- [Stated task]:
Give only the number of lines that include the string "dimensions".

[Rows from a dataset]

◆ ◆ ◆

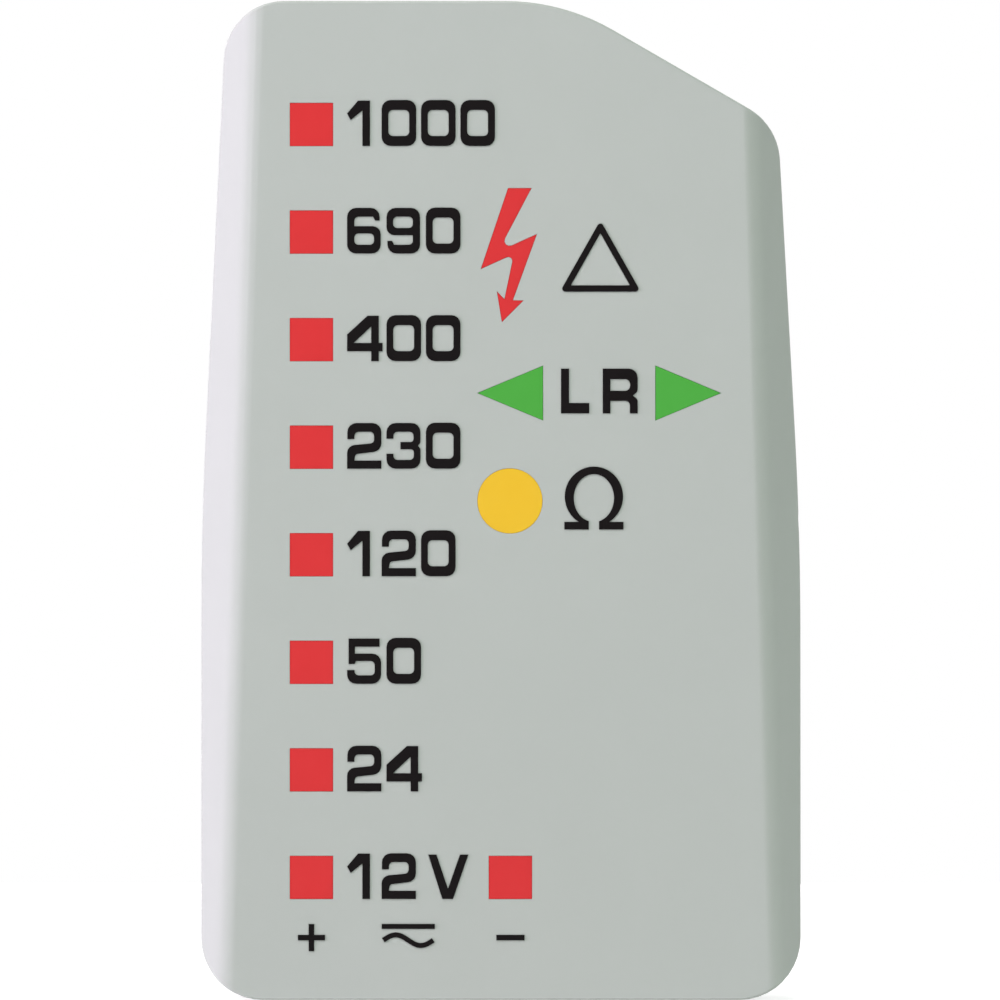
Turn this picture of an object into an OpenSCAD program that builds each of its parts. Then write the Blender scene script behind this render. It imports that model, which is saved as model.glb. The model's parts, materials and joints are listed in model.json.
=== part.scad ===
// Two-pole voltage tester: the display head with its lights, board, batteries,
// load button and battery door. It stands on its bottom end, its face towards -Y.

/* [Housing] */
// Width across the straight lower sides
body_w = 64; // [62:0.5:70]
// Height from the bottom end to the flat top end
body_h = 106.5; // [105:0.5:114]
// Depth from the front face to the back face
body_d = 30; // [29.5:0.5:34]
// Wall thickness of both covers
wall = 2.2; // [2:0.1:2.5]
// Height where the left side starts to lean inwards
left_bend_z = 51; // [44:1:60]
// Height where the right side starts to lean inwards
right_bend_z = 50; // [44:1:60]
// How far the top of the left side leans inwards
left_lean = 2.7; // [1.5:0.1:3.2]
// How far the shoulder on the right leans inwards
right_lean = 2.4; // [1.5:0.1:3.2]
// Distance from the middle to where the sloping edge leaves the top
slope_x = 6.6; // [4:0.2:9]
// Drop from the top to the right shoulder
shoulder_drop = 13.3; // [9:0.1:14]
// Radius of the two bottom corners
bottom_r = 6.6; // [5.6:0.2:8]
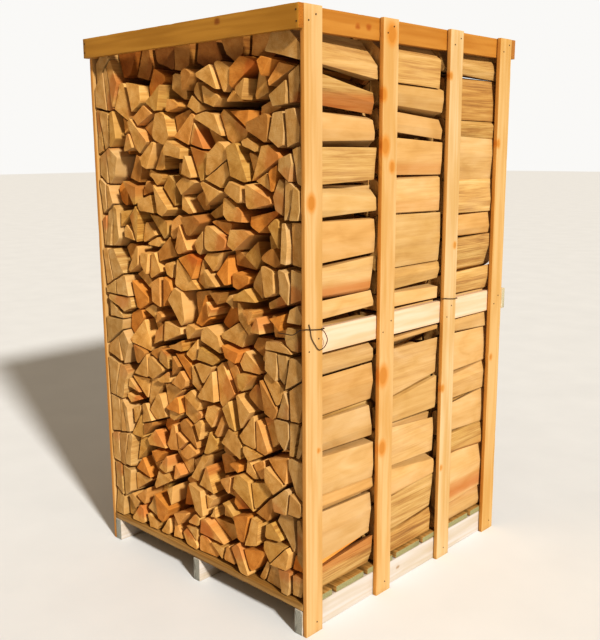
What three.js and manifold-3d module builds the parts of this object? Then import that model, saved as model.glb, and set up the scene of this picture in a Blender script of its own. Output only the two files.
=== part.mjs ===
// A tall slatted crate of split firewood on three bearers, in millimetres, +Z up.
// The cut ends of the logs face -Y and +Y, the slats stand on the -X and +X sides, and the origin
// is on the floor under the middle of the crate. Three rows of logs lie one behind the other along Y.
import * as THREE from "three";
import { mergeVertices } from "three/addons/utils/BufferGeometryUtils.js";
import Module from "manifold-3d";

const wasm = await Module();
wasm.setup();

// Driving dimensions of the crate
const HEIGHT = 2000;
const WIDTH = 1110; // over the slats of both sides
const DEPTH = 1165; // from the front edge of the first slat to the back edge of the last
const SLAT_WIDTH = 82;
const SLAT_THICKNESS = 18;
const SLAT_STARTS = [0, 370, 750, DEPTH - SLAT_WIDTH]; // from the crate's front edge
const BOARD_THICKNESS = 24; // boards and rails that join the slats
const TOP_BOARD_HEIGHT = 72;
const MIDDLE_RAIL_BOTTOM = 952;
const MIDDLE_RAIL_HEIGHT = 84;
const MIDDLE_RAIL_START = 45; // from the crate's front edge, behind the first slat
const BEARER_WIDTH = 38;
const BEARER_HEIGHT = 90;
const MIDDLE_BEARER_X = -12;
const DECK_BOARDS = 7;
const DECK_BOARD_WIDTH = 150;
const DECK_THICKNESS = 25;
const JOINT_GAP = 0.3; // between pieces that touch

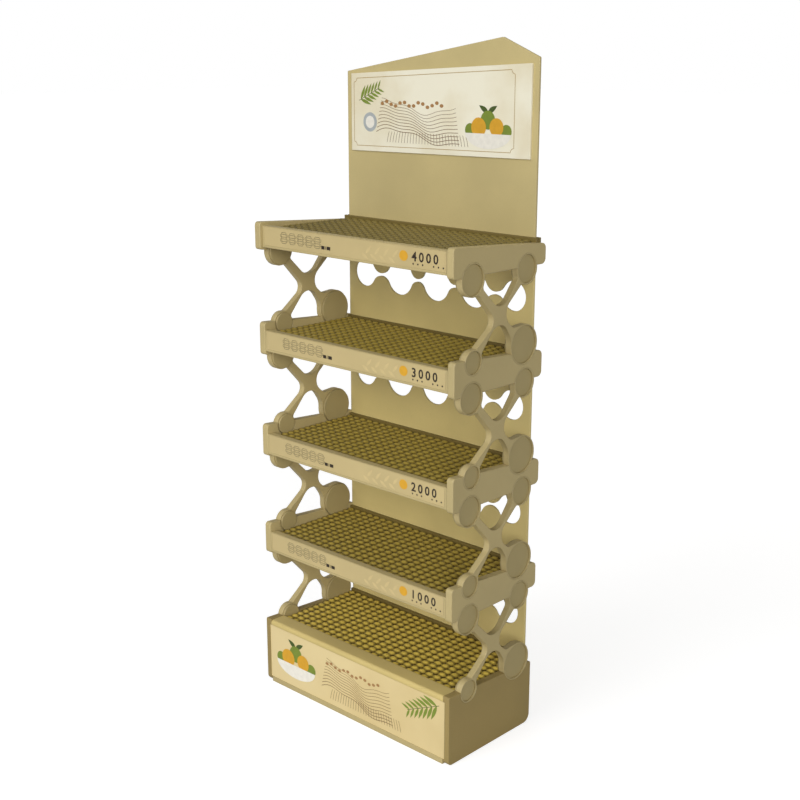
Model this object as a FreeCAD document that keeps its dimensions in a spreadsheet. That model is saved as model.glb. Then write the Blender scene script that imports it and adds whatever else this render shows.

◆ ◆ ◆

- [Answer]:
2